Some associate director job descriptions require individuals in these positions to also be responsible for tax and accounting details on behalf of a company or project. Some may be with the creation and monitoring of budgets, as well as balancing banking accounts and preparing written reports for key executives and board members. In addition to these responsibilities, a senior associate director may also be expected to file tax returns on behalf of the organization she or he is employed by.
Associate director duties also include planning, coordinating and overseeing events for such purposes as increasing an organization’s visibility or to raise money for a project’s completion. In this capacity, a person is likely to not only manage a core group of staff members, but will also be responsible for communicating with and coordinating the activities of outside sponsors, vendors and others important to an event’s success. It is, therefore, very important that a person fulfilling this role be adept at communicating with others while effectively engaging in multiple tasks.
Associate director job requirements frequently involve other duties, such as assisting one or more directors on special projects, delegating responsibilities to specific employees and assuring that all communication important to a project’s success or the company’s overall goals is seamless. As such, an assistant director also documents communication and progress made toward strategic goals and gathers this information into special reports for further evaluation by directors, board members and other principals.

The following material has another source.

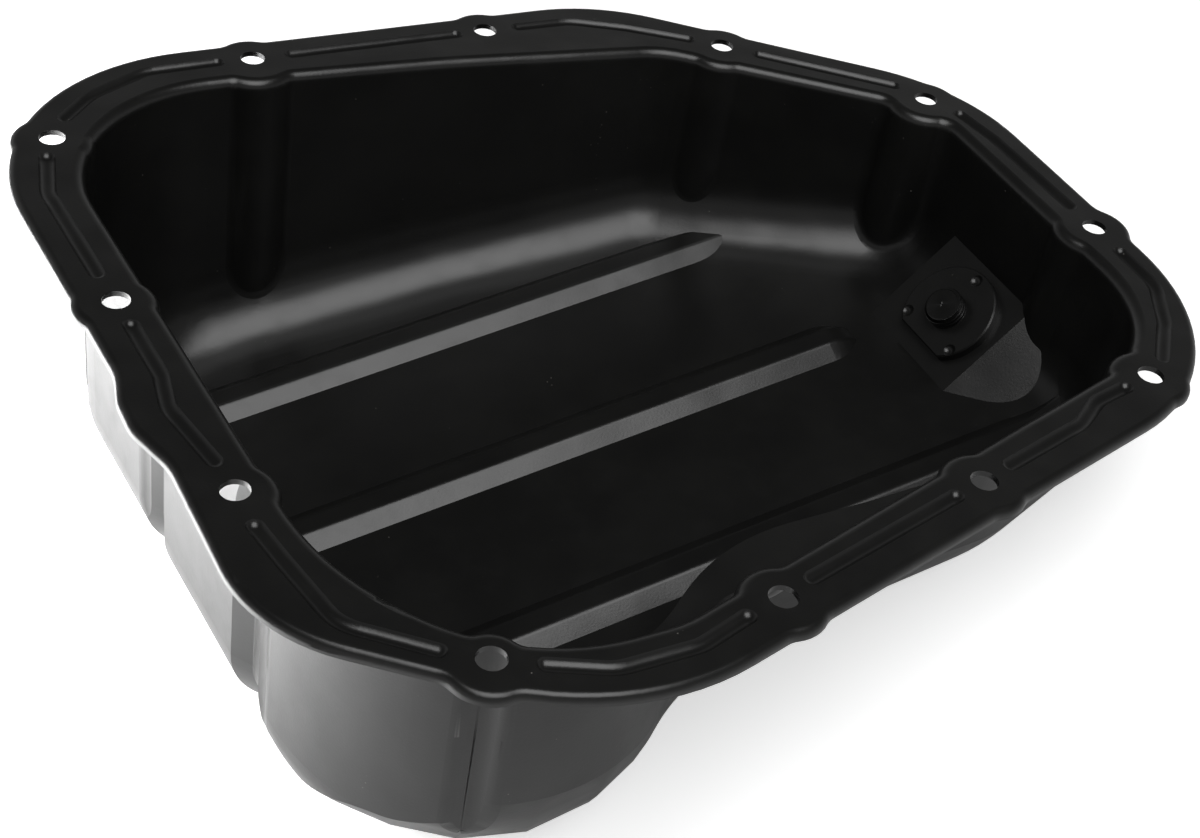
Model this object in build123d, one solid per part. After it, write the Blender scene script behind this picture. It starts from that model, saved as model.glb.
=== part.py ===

Special skills that one must have to perform these activities include keen analytical skills, strong problem solving skills, and excellent written and verbal skills. Increasingly, computers and other technology are used to carry out these tasks. This means that associate or assistant directors must also be able to operate or learn how to operate a variety of different types of technological tools, such as email and specific software programs.
Make no mistake, an associate director is usually in charge of several aspects of a company's business and is not a glorified executive or administrative assistant.
Depending on the field, associate directors can be paid as much as $150,000 per year. No matter what the field, these professional usually make at least $100,000 per year.
Job requirements usually include a bachelor's degree in a business field or one related to the specific industry and more than five years' experience.
It sounds like an associate director is in a catch-all position with a job description that varies greatly from company to company.
As a result, are there specific educational or skill requirements for the job?